*GIVEN EXERCISE*.
Count every line in the following entries where the word "that" appears. Give the count alone.

>>>

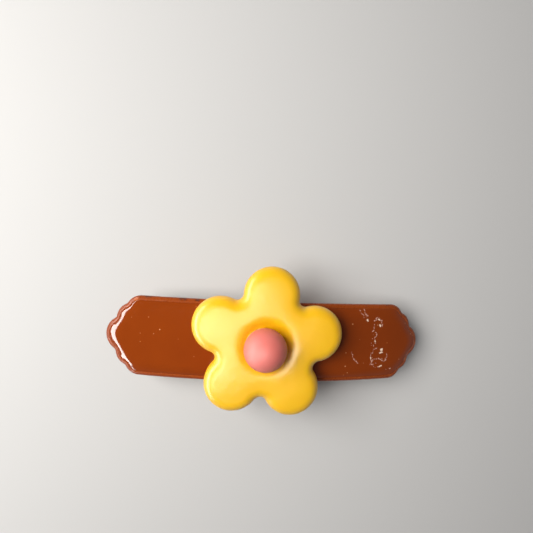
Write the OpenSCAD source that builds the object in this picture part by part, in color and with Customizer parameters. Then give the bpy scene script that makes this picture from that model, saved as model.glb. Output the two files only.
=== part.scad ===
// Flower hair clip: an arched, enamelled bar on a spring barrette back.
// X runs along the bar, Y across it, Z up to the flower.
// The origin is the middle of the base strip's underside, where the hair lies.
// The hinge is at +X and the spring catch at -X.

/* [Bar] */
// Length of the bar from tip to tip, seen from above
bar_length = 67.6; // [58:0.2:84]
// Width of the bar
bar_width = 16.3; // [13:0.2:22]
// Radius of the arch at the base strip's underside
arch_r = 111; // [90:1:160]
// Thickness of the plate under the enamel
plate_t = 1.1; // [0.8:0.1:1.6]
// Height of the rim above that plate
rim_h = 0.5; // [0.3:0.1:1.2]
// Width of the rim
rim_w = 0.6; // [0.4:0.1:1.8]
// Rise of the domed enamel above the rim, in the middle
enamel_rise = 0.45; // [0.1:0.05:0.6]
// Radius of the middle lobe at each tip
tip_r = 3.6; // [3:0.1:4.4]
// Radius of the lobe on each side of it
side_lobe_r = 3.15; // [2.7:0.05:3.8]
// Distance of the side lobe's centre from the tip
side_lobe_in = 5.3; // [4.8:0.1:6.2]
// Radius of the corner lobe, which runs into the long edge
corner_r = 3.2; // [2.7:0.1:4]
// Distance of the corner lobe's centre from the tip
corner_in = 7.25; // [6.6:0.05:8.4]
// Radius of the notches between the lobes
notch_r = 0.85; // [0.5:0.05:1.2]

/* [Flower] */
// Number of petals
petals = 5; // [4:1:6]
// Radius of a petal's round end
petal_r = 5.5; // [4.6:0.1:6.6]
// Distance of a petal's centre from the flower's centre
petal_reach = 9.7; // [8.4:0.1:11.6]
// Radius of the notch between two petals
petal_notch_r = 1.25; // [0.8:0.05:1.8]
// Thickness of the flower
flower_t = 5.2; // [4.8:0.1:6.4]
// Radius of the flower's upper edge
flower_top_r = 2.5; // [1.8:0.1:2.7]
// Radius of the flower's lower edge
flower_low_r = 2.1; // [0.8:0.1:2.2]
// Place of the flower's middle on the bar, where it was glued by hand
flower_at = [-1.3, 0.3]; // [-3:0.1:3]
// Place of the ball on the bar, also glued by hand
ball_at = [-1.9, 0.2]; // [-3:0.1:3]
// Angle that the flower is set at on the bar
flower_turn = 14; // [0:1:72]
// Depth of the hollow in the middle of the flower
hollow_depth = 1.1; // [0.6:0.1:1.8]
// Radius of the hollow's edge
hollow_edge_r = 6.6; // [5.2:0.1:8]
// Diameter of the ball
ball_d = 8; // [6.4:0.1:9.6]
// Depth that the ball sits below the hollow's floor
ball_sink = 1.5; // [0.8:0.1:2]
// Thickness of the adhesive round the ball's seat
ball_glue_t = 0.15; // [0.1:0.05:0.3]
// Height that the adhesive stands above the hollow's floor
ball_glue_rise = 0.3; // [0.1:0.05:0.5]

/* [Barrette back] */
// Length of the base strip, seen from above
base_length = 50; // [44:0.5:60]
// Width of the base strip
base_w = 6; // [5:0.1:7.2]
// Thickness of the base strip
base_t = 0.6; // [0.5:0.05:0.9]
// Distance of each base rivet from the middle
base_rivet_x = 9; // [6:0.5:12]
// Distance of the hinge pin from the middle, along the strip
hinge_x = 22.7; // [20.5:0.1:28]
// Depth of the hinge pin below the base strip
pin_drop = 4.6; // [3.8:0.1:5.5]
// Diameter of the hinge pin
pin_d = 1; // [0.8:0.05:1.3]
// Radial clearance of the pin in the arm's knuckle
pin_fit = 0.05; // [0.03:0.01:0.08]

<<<
>>>

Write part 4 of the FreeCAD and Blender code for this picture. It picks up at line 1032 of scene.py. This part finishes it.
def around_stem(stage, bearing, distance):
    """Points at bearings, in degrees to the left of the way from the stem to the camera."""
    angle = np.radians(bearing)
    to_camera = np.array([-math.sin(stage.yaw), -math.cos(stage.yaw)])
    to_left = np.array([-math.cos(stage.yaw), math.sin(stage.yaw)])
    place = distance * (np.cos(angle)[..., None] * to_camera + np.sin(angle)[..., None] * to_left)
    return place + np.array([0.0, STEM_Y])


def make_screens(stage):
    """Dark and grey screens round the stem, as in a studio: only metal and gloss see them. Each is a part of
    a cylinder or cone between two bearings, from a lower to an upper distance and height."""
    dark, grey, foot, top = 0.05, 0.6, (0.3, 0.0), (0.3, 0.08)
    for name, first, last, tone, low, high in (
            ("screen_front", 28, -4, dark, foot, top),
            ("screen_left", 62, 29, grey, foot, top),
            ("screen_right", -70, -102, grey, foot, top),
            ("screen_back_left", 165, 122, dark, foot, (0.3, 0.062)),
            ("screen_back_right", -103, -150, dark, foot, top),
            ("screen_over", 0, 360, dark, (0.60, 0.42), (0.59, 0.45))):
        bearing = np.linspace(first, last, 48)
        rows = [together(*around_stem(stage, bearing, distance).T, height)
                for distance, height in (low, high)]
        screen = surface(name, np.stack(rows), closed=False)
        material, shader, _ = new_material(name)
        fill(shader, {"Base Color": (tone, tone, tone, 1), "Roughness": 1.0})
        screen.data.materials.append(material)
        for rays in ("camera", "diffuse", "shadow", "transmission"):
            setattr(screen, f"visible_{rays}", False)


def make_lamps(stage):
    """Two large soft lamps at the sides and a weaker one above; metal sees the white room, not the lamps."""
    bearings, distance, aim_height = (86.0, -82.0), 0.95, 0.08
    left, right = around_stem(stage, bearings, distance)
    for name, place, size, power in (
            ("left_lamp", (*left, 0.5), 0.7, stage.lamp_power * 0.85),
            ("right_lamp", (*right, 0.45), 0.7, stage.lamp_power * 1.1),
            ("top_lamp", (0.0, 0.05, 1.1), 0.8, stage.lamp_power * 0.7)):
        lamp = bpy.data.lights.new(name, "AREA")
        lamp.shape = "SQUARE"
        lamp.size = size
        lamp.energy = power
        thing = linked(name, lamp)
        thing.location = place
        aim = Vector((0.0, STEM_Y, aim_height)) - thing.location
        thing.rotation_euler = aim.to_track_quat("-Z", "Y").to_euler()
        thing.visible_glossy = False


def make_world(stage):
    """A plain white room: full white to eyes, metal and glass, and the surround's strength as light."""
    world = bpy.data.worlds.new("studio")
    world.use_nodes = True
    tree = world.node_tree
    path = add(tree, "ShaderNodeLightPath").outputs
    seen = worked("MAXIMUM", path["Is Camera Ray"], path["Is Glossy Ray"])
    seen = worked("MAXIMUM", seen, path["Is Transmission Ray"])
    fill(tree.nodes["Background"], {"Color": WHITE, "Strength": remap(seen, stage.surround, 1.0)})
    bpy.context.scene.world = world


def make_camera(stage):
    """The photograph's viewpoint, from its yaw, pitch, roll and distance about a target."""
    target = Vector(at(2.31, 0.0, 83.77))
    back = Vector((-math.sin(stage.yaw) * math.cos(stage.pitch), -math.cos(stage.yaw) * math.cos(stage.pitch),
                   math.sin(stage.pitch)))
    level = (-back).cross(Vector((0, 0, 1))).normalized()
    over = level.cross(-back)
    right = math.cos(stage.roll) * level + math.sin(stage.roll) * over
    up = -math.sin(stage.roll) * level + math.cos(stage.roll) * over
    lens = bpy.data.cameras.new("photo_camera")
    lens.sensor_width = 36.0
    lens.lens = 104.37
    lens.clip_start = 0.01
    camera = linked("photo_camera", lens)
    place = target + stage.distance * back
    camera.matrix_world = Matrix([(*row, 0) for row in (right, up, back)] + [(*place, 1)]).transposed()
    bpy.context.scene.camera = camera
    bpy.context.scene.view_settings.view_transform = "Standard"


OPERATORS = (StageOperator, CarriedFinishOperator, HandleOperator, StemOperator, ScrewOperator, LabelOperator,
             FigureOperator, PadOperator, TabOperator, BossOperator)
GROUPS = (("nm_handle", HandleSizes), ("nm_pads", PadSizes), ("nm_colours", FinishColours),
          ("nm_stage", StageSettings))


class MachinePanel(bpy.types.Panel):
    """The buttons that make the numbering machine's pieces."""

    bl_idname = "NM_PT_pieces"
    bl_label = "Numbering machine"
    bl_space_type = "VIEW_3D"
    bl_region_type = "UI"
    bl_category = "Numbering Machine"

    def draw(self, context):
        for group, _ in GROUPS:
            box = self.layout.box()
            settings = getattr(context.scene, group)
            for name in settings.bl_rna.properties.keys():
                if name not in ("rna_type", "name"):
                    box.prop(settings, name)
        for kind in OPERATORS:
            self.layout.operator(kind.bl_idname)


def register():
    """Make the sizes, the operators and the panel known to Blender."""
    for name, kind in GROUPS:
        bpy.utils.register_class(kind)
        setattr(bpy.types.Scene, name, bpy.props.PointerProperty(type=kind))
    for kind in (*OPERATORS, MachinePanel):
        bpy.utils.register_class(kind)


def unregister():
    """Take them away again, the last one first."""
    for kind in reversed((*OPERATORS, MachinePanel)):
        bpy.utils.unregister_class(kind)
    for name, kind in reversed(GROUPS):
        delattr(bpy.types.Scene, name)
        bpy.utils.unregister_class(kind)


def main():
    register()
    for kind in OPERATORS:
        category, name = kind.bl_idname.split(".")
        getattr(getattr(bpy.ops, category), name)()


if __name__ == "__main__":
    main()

<<<

*EXPECTED OUTPUT*.
6